Effect of Ammonia Activation and Chemical Vapor Deposition on the Physicochemical Structure of Activated Carbons for CO2 Adsorption

Abstract

Focusing on the bottlenecks of traditional physical activation method for the preparation of activated carbons (ACs), we established a simple and scalable method to control the physicochemical structure of ACs and study their CO2 adsorption performance.

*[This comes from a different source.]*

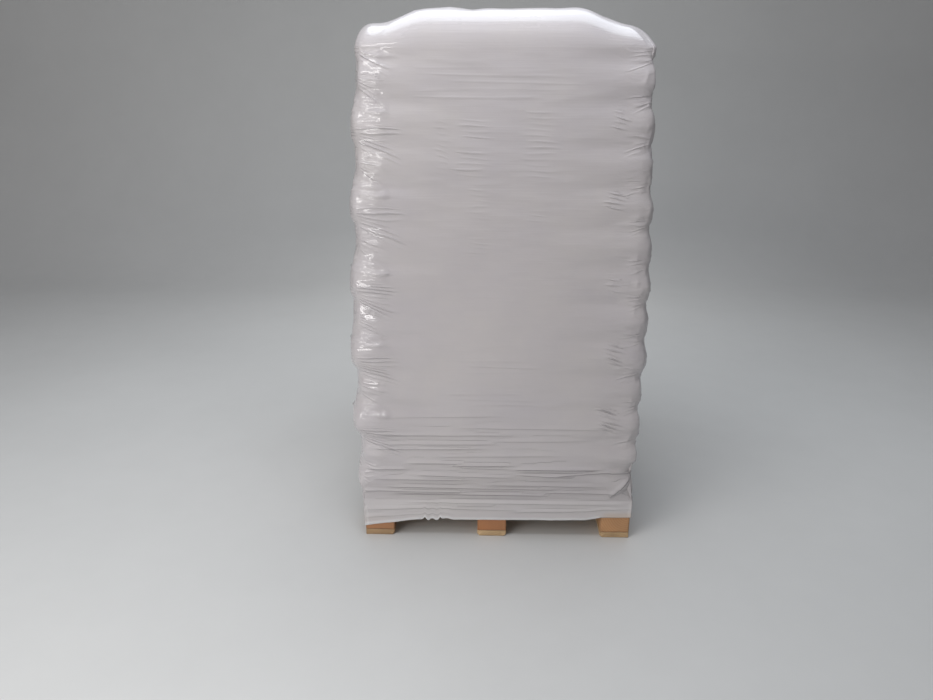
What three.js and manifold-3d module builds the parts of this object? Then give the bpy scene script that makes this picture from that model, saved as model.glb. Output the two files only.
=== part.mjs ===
// A wooden block pallet stacked with filled sacks, under a white stretch hood.
// Millimetres, +Z up. The origin is on the floor under the middle of the pallet.
// +X is to the right of someone facing the front, and -Y is the front.
import * as THREE from 'three';
import { mergeVertices } from 'three/addons/utils/BufferGeometryUtils.js';
import Module from 'manifold-3d';

// Pallet
const palletWidth = 1000;
const palletDepth = 1200;
const boardThickness = 24;
const runnerWidth = 110;
const runnerBevel = 9;
const middleRunnerShift = -20;
const blockHeight = 90;
const blockDepth = 145;
const stringerWidth = 145;
const deckBoardWidth = 100;
const deckBoardCount = 7;

// Sacks: each layer is three across the load beside two along it
const layerCount = 13;
const layerHeight = 130;
const topLayerHeight = 138;
const seatGap = 0.3;
const sackCornerRadius = 75;
const sackFaceInset = 34;
const sackSideInset = 4;
const acrossSackShare = 0.6;
const sackFusion = 1;
const lowerBulge = 0.35;
const upperBulge = 0.7;

// Load outline, measured to the film's outer face
const loadHalfWidthLow = 530;
const loadHalfWidthHigh = 485;
const loadHalfDepthLow = 626;
const loadHalfDepthHigh = 588;
const loadCornerRadius = 70;
const leftFoldDepth = 24;
const leftBulgeShare = 0.2;
const leftHollowShare = 0.65;
const rightFoldDepth = 18;
const faceFoldDepth = 5;
const faceBow = 6;

// Stretch hood
const filmThickness = 2;
const filmToPallet = 1;
const palletCornerRadius = 2;
const hemHeight = 72;
const hemFrontLeftHeight = 42;
const hemFrontRightHeight = 88;
const cornerSteps = 4;
const sideSteps = 4;
const domeSteps = [
  { drop: 62, inset: 20 },
  { drop: 42, inset: 86 },
  { drop: 28, inset: 145 },
  { drop: 8, inset: 198 },
  { drop: 0, inset: 232 },
];

const deckTop = 3 * boardThickness + blockHeight;
const topLayerBottom = deckTop + (layerCount - 1) * layerHeight;
const sackTop = topLayerBottom + topLayerHeight;
const hoodTop = sackTop + seatGap + filmThickness;

const wasm = await Module();
wasm.setup();

// Materials
function finish(colour, roughness) {
  return new THREE.MeshStandardMaterial({ color: colour, roughness, metalness: 0 });
}

const runnerWood = finish('#cdab7d', 0.8);
const blockWood = finish('#b5835a', 0.85);
const boardWood = finish('#c9a878', 0.8);
const sackFilm = finish('#d8d8d6', 0.55);
const hoodFilm = finish('#c9c7ca', 0.3);

const load = new THREE.Group();
load.name = 'pallet_of_sacks';

function addMesh(name, geometry, material, parent) {
  const mesh = new THREE.Mesh(geometry, material);
  mesh.name = name;
  parent.add(mesh);
  return mesh;
}

// Closed bodies between outlines that all have the same number of points, from the lowest up
function loft(rings) {
  const count = rings[0].length;
  const positions = [];
  const indices = [];
  for (const ring of rings) {
    for (const point of ring) {
      positions.push(point.x, point.y, point.z);
    }
  }
  for (let level = 0; level + 1 < rings.length; level += 1) {
    for (let step = 0; step < count; step += 1) {
      const here = level * count + step;
      const beside = level * count + ((step + 1) % count);
      indices.push(here, beside, beside + count, here, beside + count, here + count);
    }
  }
  const first = rings[0];
  const last = rings[rings.length - 1];
  const lastStart = (rings.length - 1) * count;
  const firstCentre = positions.length / 3;
  pushCentre(positions, first);
  pushCentre(positions, last);
  for (let step = 0; step < count; step += 1) {
    const next = (step + 1) % count;
    indices.push(firstCentre, next, step);
    indices.push(firstCentre + 1, lastStart + step, lastStart + next);
  }
  const geometry = new THREE.BufferGeometry();
  geometry.setAttribute('position', new THREE.Float32BufferAttribute(positions, 3));
  geometry.setIndex(indices);
  geometry.computeVertexNormals();
  return geometry;
}

function pushCentre(positions, ring) {
  const centre = new THREE.Vector3();
  for (const point of ring) {
    centre.addScaledVector(point, 1 / ring.length);
  }
  positions.push(centre.x, centre.y, centre.z);
}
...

The preparation is achieved by ammonia activation at different volume fractions of ammonia in the mixture (10%, 25%, 50%, 75%, and 100%) to introduce the nitrogen-containing functional groups and form the original pores and subsequent chemical vapor deposition (CVD) at different deposition times (30, 60, 90, and 120 min) to further adjust the pore structure. The nitrogen content of ACs-0.1/0.25/0.5/0.75/1 increases gradually from 2.11% to 8.84% with the increase of ammonia ratio in the mixture from 10% to 75% and then decreases to 3.02% in the process of pure ammonia activation (100%), during which the relative content of pyridinium nitrogen (N-6), pyrrolidine (N-5), and graphite nitrogen (N-Q) increase sequentially but nitrogen oxygen structure (N-O) increase continuously. In addition, ACs-0.5 and ACs-0.75, with a relatively high nitrogen content (6.37% and 8.84%) and SBET value (1048.65 m2/g and 814.36 m2/g), are selected as typical samples for subsequent CVD. In the stage of CVD, ACs-0.5-60 and ACs-0.75-90, with high SBET (1897.25 and 1971.57 m2/g) value and an appropriate pore-size distribution between 0.5 and 0.8 nm, can be obtained with the extension of deposition time from 60 to 90 min. The results of CO2 adsorption test indicate that an adsorption capacity of ACs-0.75-90, at 800 mmHg, is the largest (6.87 mmol/g) out of all the tested samples. In addition, the comparison of CO2 adsorption performance of tested samples with different nitrogen content and pore structure indicates that the effect of nitrogen content seems to be more pronounced in this work.